Solo Duel: 1 vs 1 matches.

Solo Standard: It’s basically Standard, but you cannot join with friends or members of your club.

Extra Modes: This one includes Rumble, Dropshot, Hoops, and Snow Day.

(Image credit: Psyonix)

All Rocket League ranks

Although there’s a lot to choose from, I advise you to stick to one playlist as soon as the season starts. This will grant you a higher time margin for the future, but will also save you from the hassle of grinding placement matches in multiple playlists.

Similar to Overwatch, Rocket League has placement matches for each of its competitive playlists. This means that you’ll have to play ten unranked games to gain a rank based on your experience, then start going upwards or downwards from there. 

Unlike Blizzard’s multiplayer game, these placements tend to be far more benevolent even if you don’t win most matches.
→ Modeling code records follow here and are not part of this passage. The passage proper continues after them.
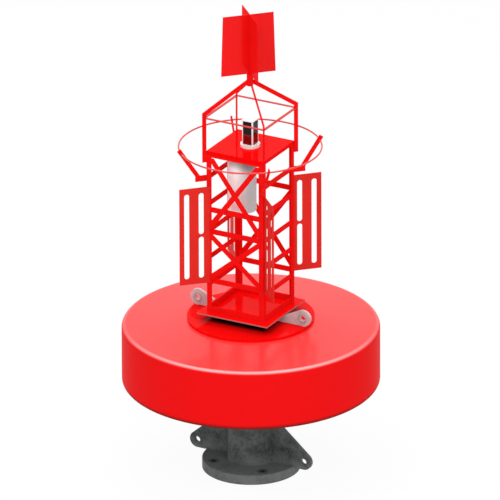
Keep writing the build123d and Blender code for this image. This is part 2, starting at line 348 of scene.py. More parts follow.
@dataclass(frozen=True)
class DeckPaint(GlossPaint):
    """Gloss paint on the deck disc, darkened under the tower's base plate by painted shadow."""

    # Painted shadow under the base plate.
    plate_shadow: Colour = (0.018, 0.006, 0.006)
    full_in: float = 0.09
    starts_in: float = 0.025
    shadow_wobble_scale: float = 12.0
    shadow_wobble: float = 0.03

    def tone(self, g: Graph) -> Socket:
        """The paint's colour, blending into a painted shadow under the plate.

        Args:
            g: the material's graph.

        Returns:
            The colour.
        """
        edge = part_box("tower_base_plate")[1].x
        # Painted shadow: its inner edge is made uneven by noise.
        away = g.square_reach() + g.noise(self.shadow_wobble_scale, 3.0) * self.shadow_wobble
        under = g.span(away, edge - self.full_in, edge - self.starts_in, 1.0, 0.0)
        return g.blend(under, super().tone(g), self.plate_shadow)


@dataclass(frozen=True)
class MouldedFloat(Finish):
    """Moulded plastic: a polished top painted paler as sheen, a fuller red side and a fine moulding grain.

    Its heights are measured from the float's underside.
    """

    side: Colour
    # Paler top colour: painted sheen.
    top: Colour
    # Painted rim highlight colour.
    rim_highlight: Colour
    # Painted shade colour on the lower rim.
    rim_shade: Colour
    # The top turns paler between these heights, as painted sheen, and takes its coat there.
    top_sheen_low: float = 0.505
    top_sheen_high: float = 0.527
    # Where the painted rim highlight runs: its height, half width, and how far in from the edge it fades.
    rim_highlight_height: float = 0.525
    rim_highlight_width: float = 0.0125
    rim_highlight_ends_in: float = 0.044
    rim_highlight_starts_in: float = 0.032
    # Painted shade on the lower rim: full strength at the low height, gone at the high one.
    rim_shade_low: float = 0.017
    rim_shade_high: float = 0.053
    rim_shade_share: float = 0.92
    shine: float = 0.62
    shine_roughness: float = 0.2
    roughness: float = 0.42
    gloss: float = 0.015
    cloud_scale: float = 1.6
    cloud_share: float = 0.12
    scuff_scale: float = 34.0
    wave_scale: float = 7.0
    grain_scale: float = 420.0
    grain_share: float = 0.3
    relief: float = 0.0010

    def lay(self, g: Graph) -> None:
        """Pales the top as painted sheen, darkens the lower rim as painted shade, paints a pale highlight
        round the upper rim and adds the grain.

        Args:
            g: the material's graph.
        """
        clouds = g.noise(self.cloud_scale, 3.0)
        height = g.height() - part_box("float_body")[0].z
        top_sheen = g.span(height, self.top_sheen_low, self.top_sheen_high)
        scuffs = g.span(g.noise(self.scuff_scale, 5.0, 0.7), 0.60, 0.78)
        # Painted sheen: the top is paler than the side.
        colour = g.blend(top_sheen, self.side, self.top)
        colour = g.blend(g.span(clouds, 0.4, 0.75, 0.0, self.cloud_share), colour, self.side)
        # Painted shade: the lower rim darkens towards the underside.
        rim_shaded = g.span(height + clouds * 0.006, self.rim_shade_low, self.rim_shade_high, self.rim_shade_share, 0.0)
        colour = g.blend(rim_shaded, colour, self.rim_shade)
        # Painted highlight: a pale band round the upper rim.
        rim_highlight_band = self.rim_highlight_band(g, height, clouds)
        grain = g.noise(self.grain_scale, 2.0) * self.grain_share
        waves = g.noise(self.wave_scale, 1.0) * (1.0 - self.grain_share)
        g.surface(
            Base_Color=g.blend(rim_highlight_band, colour, self.rim_highlight),
            Roughness=self.roughness + clouds * 0.08 + scuffs * 0.10,
            Specular_IOR_Level=self.gloss,
            Coat_Weight=top_sheen * self.shine + rim_highlight_band * (1.0 - self.shine),
            Coat_Roughness=self.shine_roughness,
            Normal=g.bump(grain + waves, self.relief, 0.35),
        )

    def rim_highlight_band(self, g: Graph, height: Socket, clouds: Socket) -> Socket:
        """A painted highlight: a soft pale band round the upper rim.

        It is strongest at the front, the side that faces the camera.

        Args:
            g: the material's graph.
            height: height above the float's underside.
            clouds: noise that makes the band uneven.

        Returns:
            The band's mask.
        """
        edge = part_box("float_body")[1].x
        off = abs(height - self.rim_highlight_height)
        band = g.span(off, 0.0, self.rim_highlight_width, 1.0, 0.0) * g.span(clouds, 0.2, 0.8, 0.75, 1.0)
        band = band * g.span(g.along(FRONT), 0.15, 1.05, 0.15, 1.0)
        away = g.distance(g.axis("X"), g.axis("Y"))
        return band * g.span(away, edge - self.rim_highlight_ends_in, edge - self.rim_highlight_starts_in)


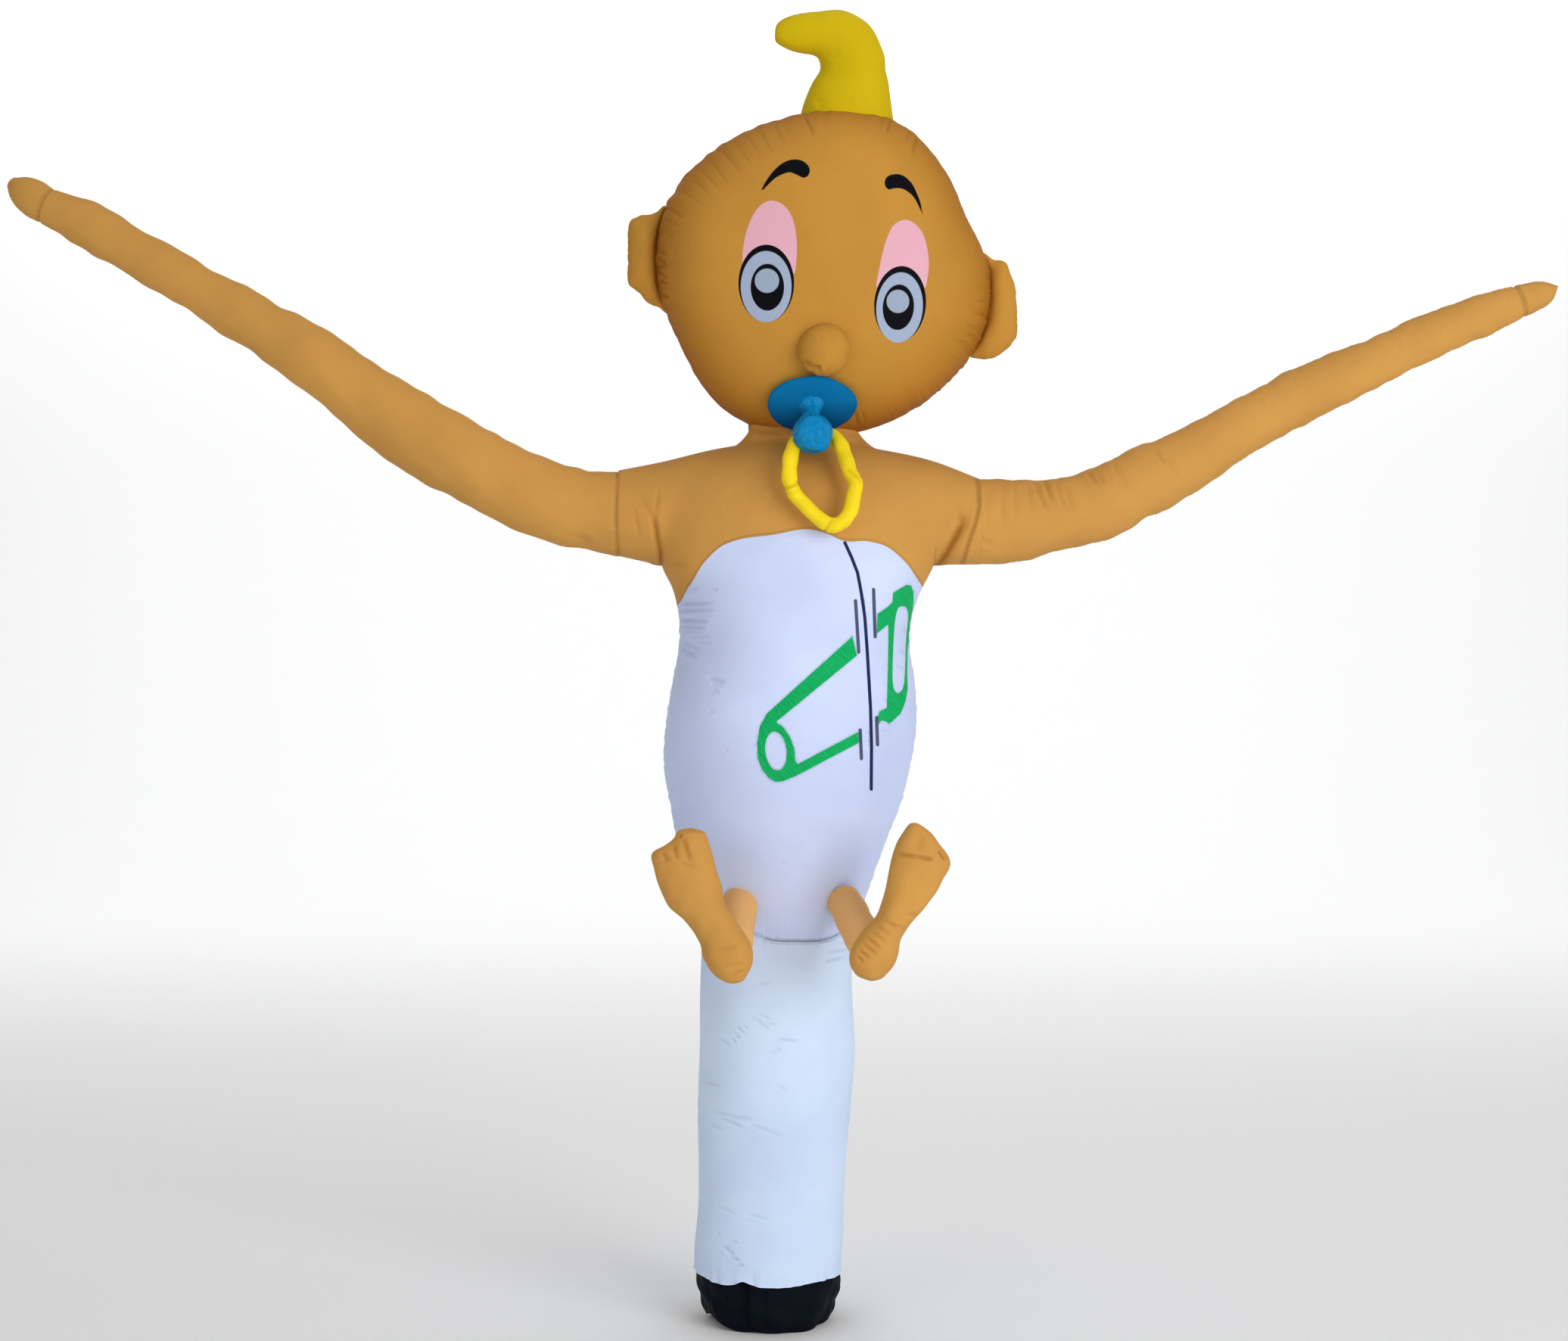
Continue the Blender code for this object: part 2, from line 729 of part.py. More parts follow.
def foot_grid(side, heel, toe, grow=0.0):
    """Flattened sections from heel to toes. The big toe reaches furthest, on the inner side."""
    direction = (toe - heel).normalized()
    outward = Vector((side * direction.z, 0, -side * direction.x)).normalized()
    scale = (toe - heel).length / FOOT_LENGTH

    def place(around, up):
        along = FOOT_LENGTH * eased(up)
        angle = side * 2 * math.pi * around
        half_width = max(FOOT("half_width", along), 0.0)
        half_depth = max(FOOT("half_depth", along), 0.0)
        if 0 < up < 1:
            half_width += grow
            half_depth += grow
        sole = half_depth * math.sin(angle)
        offset = outward * (half_width * math.cos(angle) - FOOT("inside", along))
        reach = along * scale + grow * (2 * up - 1)
        return heel + direction * reach + offset + Vector((0, sole, 0))

    return place


def build_legs(group, knives, skin, nappy_front):
    form_rows = 12

    def barrel(around, up):
        """The torso's outside at the hips. Its first and last rows close it at a point."""
        angle = 2 * math.pi * around
        height = between(MAST_SEAM, HIP_FORM_TOP, clamp((up * form_rows - 1) / (form_rows - 2), 0, 1))
        reach = 0.0 if up in (0, 1) else 1.0
        x = (TORSO("half_width", height) + HIP_CLEARANCE) * math.cos(angle) * reach
        y = (TORSO("half_depth", height) + HIP_CLEARANCE) * math.sin(angle) * reach
        return Vector((TORSO("middle", height) + x, y, height))

    torso_form = as_cutter(
        piece_from_grids("torso_form", knives, None, (2 * CHEST_COLUMNS, form_rows, barrel))
    )
    for word, (side, hip, ankle, heel, toe) in (("left", LEFT_LEG), ("right", RIGHT_LEG)):
        leg = piece_from_grids("leg_" + word, group, skin, (14, 3, leg_grid(hip, ankle)))
        give_thickness(leg, lambda p: p)
        foot_form = piece_from_grids(
            "foot_form_" + word, knives, None, (18, 12, foot_grid(side, heel, toe, SEAM_GAP))
        )
        cut(leg, torso_form)
        cut(leg, as_cutter(foot_form))

        foot = piece_from_grids("foot_" + word, group, skin, (18, 12, foot_grid(side, heel, toe)))
        give_thickness(foot, lambda p: p)
        mesh = bmesh.new()
        bmesh.ops.create_cone(
            mesh, cap_ends=True, segments=16, depth=AIR_WAY_LENGTH,
            radius1=HIP_HOLE_RADIUS, radius2=HIP_HOLE_RADIUS,
        )
        direction = (ankle - hip).normalized()
        mesh.transform(direction.to_track_quat("Z", "Y").to_matrix().to_4x4())
        middle = hip.lerp(ankle, 0.5) + direction * (AIR_WAY_REACH - AIR_WAY_LENGTH / 2)
        bmesh.ops.translate(mesh, verts=mesh.verts, vec=middle)
        air_way = as_cutter(finish_mesh(mesh, "air_way_" + word, knives, None))
        cut(nappy_front, air_way)
        cut(foot, air_way)


def build_dummy(group, knives, blue, yellow, head_form):
    """The dummy at the mouth: an oval shield, a knob on a short stem, and a hanging ring."""
    facing = Vector((0, -math.cos(SHIELD_TILT), -math.sin(SHIELD_TILT)))
    upright = Vector((0, -math.sin(SHIELD_TILT), math.cos(SHIELD_TILT)))
    sideways = Vector((1, 0, 0))

    def shield_grid(grow):
        def place(around, up):
            angle = 2 * math.pi * around
            lean = math.pi * (up - 0.5)
            flat = math.cos(lean)
            across = sideways * (SHIELD_SIZE[0] + grow) * flat * math.cos(angle)
            tall = upright * (SHIELD_SIZE[1] + grow) * flat * math.sin(angle)
            return SHIELD_MIDDLE + across + tall + facing * (SHIELD_SIZE[2] + grow) * math.sin(lean)

        return place

    shield = piece_from_grids("dummy_shield", group, blue, (22, 8, shield_grid(0.0)))
    cut(shield, head_form)
    shield_form = as_cutter(piece_from_grids("shield_form", knives, None, (22, 8, shield_grid(SEAM_GAP))))

    def knob_grid(grow):
        rows = Table(
            "up reach radius",
            (0.00, 0.000, 0.000),
            (0.01, 0.000, STEM_RADIUS * 0.9),
            (0.15, 0.030, STEM_RADIUS),
            (0.30, 0.064, STEM_RADIUS * 1.05),
            (0.42, 0.088, KNOB_RADIUS * 0.72),
            (0.55, 0.112, KNOB_RADIUS * 0.95),
            (0.68, KNOB_REACH, KNOB_RADIUS),
            (0.82, KNOB_REACH + KNOB_RADIUS * 0.62, KNOB_RADIUS * 0.80),
            (0.93, KNOB_REACH + KNOB_RADIUS * 0.92, KNOB_RADIUS * 0.42),
            (1.00, KNOB_REACH + KNOB_RADIUS, 0.000),
        )

        def place(around, up):
            angle = 2 * math.pi * around
            radius = max(rows("radius", up), 0.0) + (grow if 0 < up < 1 else 0.0)
            rim = radius * (math.cos(angle) * sideways + math.sin(angle) * upright)
            return SHIELD_MIDDLE + facing * (rows("reach", up) + grow * (2 * up - 1)) + rim

        return place

    knob = piece_from_grids("dummy_knob", group, blue, (16, 14, knob_grid(0.0)))
    cut(knob, shield_form)
    knob_form = as_cutter(piece_from_grids("knob_form", knives, None, (16, 14, knob_grid(SEAM_GAP))))

    def ring_grid(around, up):
        last = RING.knots[-1]
        along = (up % 1.0) * last
        here = Vector(RING(name, along) for name in ("x", "y", "z"))
        ahead = Vector(RING(name, (along + 0.1) % last) for name in ("x", "y", "z"))
        behind = Vector(RING(name, (along - 0.1) % last) for name in ("x", "y", "z"))
        direction = (ahead - behind).normalized()
        outward = direction.cross(Vector((0, 1, 0))).normalized()
        across = outward.cross(direction).normalized()
        angle = -2 * math.pi * around
        return here + RING_RADIUS * (math.cos(angle) * outward + math.sin(angle) * across)

    ring = piece_from_grids("dummy_ring", group, yellow, (8, 30, ring_grid))
    cut(ring, knob_form)


def main():
    clear_scene()
    dancer = new_collection("baby_air_dancer")
    knives = new_collection("cutters")
    skin = material("skin_nylon", (0.50, 0.27, 0.07), 0.62)
    white = material("white_nylon", (0.74, 0.78, 0.93), 0.60)
    black = material("black_nylon", (0.012, 0.013, 0.016), 0.65)
    yellow = material("yellow_nylon", (0.80, 0.62, 0.02), 0.55)
    blue = material("blue_nylon", (0.01, 0.20, 0.50), 0.50)

    build_cuff_and_mast(dancer, black, white)
    torso = build_torso(dancer, white, skin)
    build_arms(dancer, skin)
    head_form = build_head(dancer, knives, skin, yellow)
    cut(torso["chest_front"], head_form)
    cut(torso["chest_back"], head_form)
    build_legs(dancer, knives, skin, torso["nappy_front"])
    build_dummy(dancer, knives, blue, yellow, head_form)


main()
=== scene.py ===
"""Looks of the inflatable air dancer: its cloth skins, prints and sewing, the floor, light and camera.

Shapes are laid out from the plane of the side seams, with +Z up and the front facing -Y. Left and
right are as seen from the front. Every length is in metres.
"""

import math
from functools import partial

import bmesh
import bpy
import numpy as np
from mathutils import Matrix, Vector


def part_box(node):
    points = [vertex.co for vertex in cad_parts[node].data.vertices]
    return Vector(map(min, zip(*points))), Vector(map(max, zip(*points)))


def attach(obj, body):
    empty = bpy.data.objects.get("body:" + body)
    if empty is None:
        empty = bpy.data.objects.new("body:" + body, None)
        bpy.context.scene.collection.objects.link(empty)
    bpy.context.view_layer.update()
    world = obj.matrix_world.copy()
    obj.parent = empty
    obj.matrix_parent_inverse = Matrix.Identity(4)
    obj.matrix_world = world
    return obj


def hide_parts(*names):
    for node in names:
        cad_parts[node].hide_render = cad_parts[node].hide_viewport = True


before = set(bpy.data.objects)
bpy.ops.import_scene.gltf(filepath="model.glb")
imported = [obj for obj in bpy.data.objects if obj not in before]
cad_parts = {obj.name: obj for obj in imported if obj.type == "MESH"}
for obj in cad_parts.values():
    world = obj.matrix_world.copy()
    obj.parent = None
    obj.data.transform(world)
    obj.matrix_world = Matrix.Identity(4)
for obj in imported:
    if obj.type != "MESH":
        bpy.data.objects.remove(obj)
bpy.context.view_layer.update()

FRONT = -1
BACK = 1
SEAM_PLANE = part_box("head_front")[1][1]
# Where the viewer stands, from the seam plane: prints and creases are laid out as seen from here.
EYE = np.array((0.0034, -7.5, 1.927))
VIEW_WIDTH = 4.687

MAST_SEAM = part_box("nappy_front")[0][2]
MAST_LEAN = 0.040
ARMPIT = 2.24
ARMPIT_RISE = 0.155
NECK_FOOT = 2.64
NECK_TOP = 2.72
NECK_MIDDLE = 0.061
NECK_HALF_WIDTH = 0.164
# The neck's part of the chest's columns.
NECK_FROM = 5 / 16
NECK_TO = 11 / 16
ARM_LENGTH = 2.25
# About how far from the middle of each round piece its seam runs.
CUFF_SEAM_RADIUS = 0.20
MAST_SEAM_RADIUS = 0.22
ARM_SEAM_RADIUS = 0.12
EAR_SEAM_RADIUS = 0.12
HEAD_SEAM_RADIUS = 0.49
HEAD_MIDDLE = np.array((0.1165, 0.0, 3.1125))
HEAD_HALF_DEPTH = 0.30
HEAD_FULLNESS = 2.3
LEFT_EAR_MIDDLE = (-0.360, 0.004, 3.160)
RIGHT_EAR_MIDDLE = (0.590, 0.004, 2.995)
EAR_HALF_DEPTH = 0.060
EAR_PINCH = 0.060
NOSE_MIDDLE = (0.120, -0.265, 2.852)
NOSE_RADIUS = 0.076
FOOT_DEPTH = -0.520
LEG_RADIUS = 0.052
LEGS = {
    "leg_left": ((-0.123, -0.235, 1.255), (-0.141, -0.500, 1.144)),
    "leg_right": ((0.180, -0.215, 1.255), (0.243, -0.500, 1.144)),
}
# The dummy's shield: its half width, half height and half thickness, and how far it tips down.
SHIELD_MIDDLE = np.array((0.085, -0.186, 2.702))
SHIELD_SIZE = (0.131, 0.104, 0.017)
SHIELD_TILT = math.radians(44)
SHIELD_FACING = np.array((0, -math.cos(SHIELD_TILT), -math.sin(SHIELD_TILT)))
SHIELD_UP = np.array((0, -math.sin(SHIELD_TILT), math.cos(SHIELD_TILT)))
SIDEWAYS = np.array((1.0, 0, 0))
RING_RADIUS = 0.0215
FOLD_HALF_WIDTH = 0.0050
STITCH_HALF_WIDTH = 0.0052
GATHER_PITCH = 0.013
GATHER_LENGTH = 0.11
PIN_RIPPLE_PITCH = 0.009
PIN_RIPPLE_LENGTH = 0.07
PRINT_BLEED = 0.0009
STITCH_INSET = 0.007
STITCH_LENGTH = 0.006
STITCH_SHARE = 0.62
THREAD_HALF_WIDTH = 0.0010
# How dark the painted shade in troughs and turned-under parts gets.
PAINTED_SHADE_TINT = 0.58
THREAD_PITCH = 0.0013
# How far apart the bands of a wave texture are at a scale of one.
WAVE_BAND = 0.314


class Table:
    """Rows of named columns. A column is read anywhere along the first one, on a smooth curve."""

    def __init__(self, names, *rows):
        self.columns = dict(zip(names.split(), np.array(rows, float).T))
        self.knots = next(iter(self.columns.values()))

    def __call__(self, column, at):
        values = self.columns[column]
        slopes = np.gradient(values, self.knots)
        i = np.clip(np.searchsorted(self.knots, at) - 1, 0, len(values) - 2)
        span = self.knots[i + 1] - self.knots[i]
        t = np.clip((at - self.knots[i]) / span, 0, 1)
        ahead = t * t * (3 - 2 * t)
        leaving = t * (1 - t) ** 2 * span * slopes[i]
        arriving = t * t * (t - 1) * span * slopes[i + 1]
        return (1 - ahead) * values[i] + ahead * values[i + 1] + leaving + arriving

    def place(self, at):
        return np.stack([self(column, at) for column in "xyz"], axis=-1)


CUFF = Table(
    "height middle radius fold",
    (0, -0.043, 0.176, 0.009), (0.04, -0.045, 0.194, 0.007), (0.09, -0.043, 0.208, 0.004),
    (0.15, -0.045, 0.214, 0),
)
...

Again, while winning is important, the obtained score based on your performance and highlights is key to succeeding.

20 ranks await you, which are the following:

  • Unranked
  • Bronze 1-3
  • Silver 1-3
  • Gold 1-3
  • Platinum 1-3
  • Diamond 1-3
  • Champion 1-3
  • Grand Champion

It seems simple enough at first, but each rank (called Tiers in Rocket League) has four divisions, jumping from Division I to Division IV. This gives you more ground to cover in case you get a few rough matches. But as you can probably imagine, falling from a Division I Tier will make you drop one Tier level.

One more thing. Once you start ranking, you’ll notice a new bar that displays yet another 10 matches under the name 'Season Reward Level'. This is strictly for the items you’ll get at the end of a season, and yes, they’re attached to a Tier level as well. Keep in mind they will only start counting if you win a match, since that’s the only requirement they have and you don’t have to worry about losing levels either.

(Image credit: Psyonix)

Competitive tips

It isn't an easy journey, but there are some tips that can help you to rank faster by playing more efficiently. Before we get onto those, you should keep an eye on Rocket League Tracker, an unofficial tool that provides thorough stats of your overall performance in competitive modes. 

Don’t worry about having to log in with Steam, though. Instead, go to your personal profile, right-click on the background, select 'Copy URL' and paste it onto the search bar. Your info should be ready in seconds.

Communication is key, even in Rocket League

Decent communication with your teammates in multiplayer games can mean the difference between victory and defeat. Rocket League is no exception. Voice chat is optional, but it's much more efficient than text, as you don’t need to stop everything to type and tell someone to stay behind defending.

Rocket League has many in-game text prompts that are automatically assigned to the D-Pad on a controller. If you go to settings, you can even select new ones and customize the groups (four words/phrases in each) at your convenience. One mere “Defending…” or “I got it!” can make a difference, and many of these are displayed to your group alone, so the opposite team won’t know about your strategies most of the time.

(Image credit: Psyonix)

Be the goalkeeper from time to time

I know, it isn't as thrilling as charging around at full speed, dodging cars and scoring goals in mid-air. But as well as being helpful for your team, playing defensively can grant you a different perspective of the match by overlooking everything from afar.

If you see the ball getting closer, approach it and bump it right back. With enough practice and a good communication, maintaining that defense will help you immensely. Plus, you’ll gain points for every successful shot you deflect, so you will be making progress regardless of your role.

Training is vital

Once you begin to level up Tier levels, skilled players are bound to show up, and it can be demoralizing to see someone performing aerial manoeuvres with ease. But aside from practicing in real matches, the training sessions in Rocket League are really helpful, letting you focus on improving your skills without anyone else getting in the way. Make sure to choose the difficulty level that best suits you, too, and you’ll be mastering everything in no time.